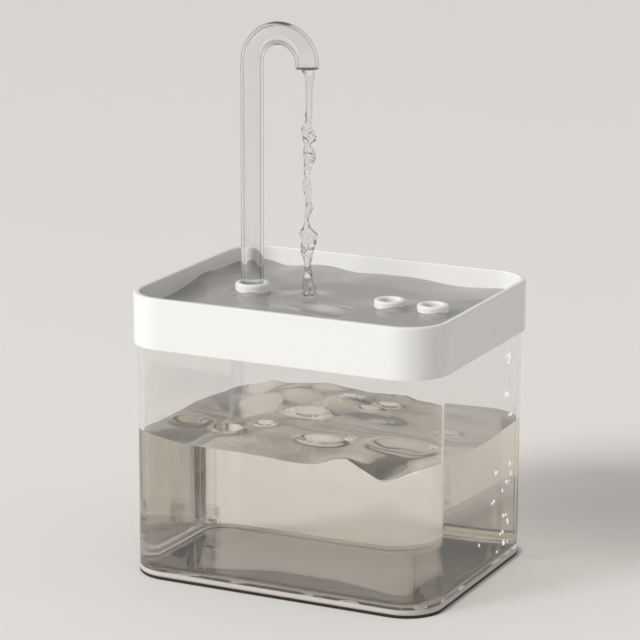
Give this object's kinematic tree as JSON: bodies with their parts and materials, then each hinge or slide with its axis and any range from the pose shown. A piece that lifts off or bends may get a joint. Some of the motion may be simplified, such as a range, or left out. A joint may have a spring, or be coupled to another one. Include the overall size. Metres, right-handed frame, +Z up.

· · · ·

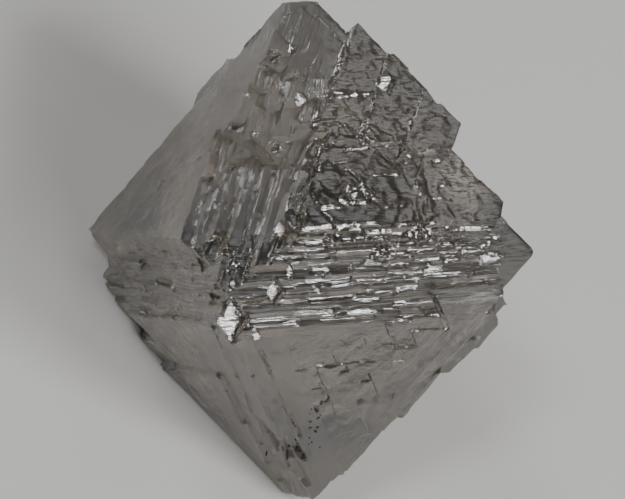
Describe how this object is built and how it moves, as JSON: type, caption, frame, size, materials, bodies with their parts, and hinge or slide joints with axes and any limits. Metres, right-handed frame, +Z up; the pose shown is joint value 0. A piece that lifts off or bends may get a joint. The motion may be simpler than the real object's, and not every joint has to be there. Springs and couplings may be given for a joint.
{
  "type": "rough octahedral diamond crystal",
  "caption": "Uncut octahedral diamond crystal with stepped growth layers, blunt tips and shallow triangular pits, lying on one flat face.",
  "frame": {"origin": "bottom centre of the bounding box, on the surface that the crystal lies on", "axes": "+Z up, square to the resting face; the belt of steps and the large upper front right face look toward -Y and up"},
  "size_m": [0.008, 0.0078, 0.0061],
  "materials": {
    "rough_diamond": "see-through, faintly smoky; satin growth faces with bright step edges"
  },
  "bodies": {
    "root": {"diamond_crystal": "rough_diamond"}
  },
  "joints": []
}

· · · ·

* _Aim of the task_:
Copy every line of the listing that includes the string "handed".

* _Answer to the exercise_:
Give this object's kinematic tree as JSON: bodies with their parts and materials, then each hinge or slide with its axis and any range from the pose shown. A piece that lifts off or bends may get a joint. Some of the motion may be simplified, such as a range, or left out. A joint may have a spring, or be coupled to another one. Include the overall size. Metres, right-handed frame, +Z up.
Describe how this object is built and how it moves, as JSON: type, caption, frame, size, materials, bodies with their parts, and hinge or slide joints with axes and any limits. Metres, right-handed frame, +Z up; the pose shown is joint value 0. A piece that lifts off or bends may get a joint. The motion may be simpler than the real object's, and not every joint has to be there. Springs and couplings may be given for a joint.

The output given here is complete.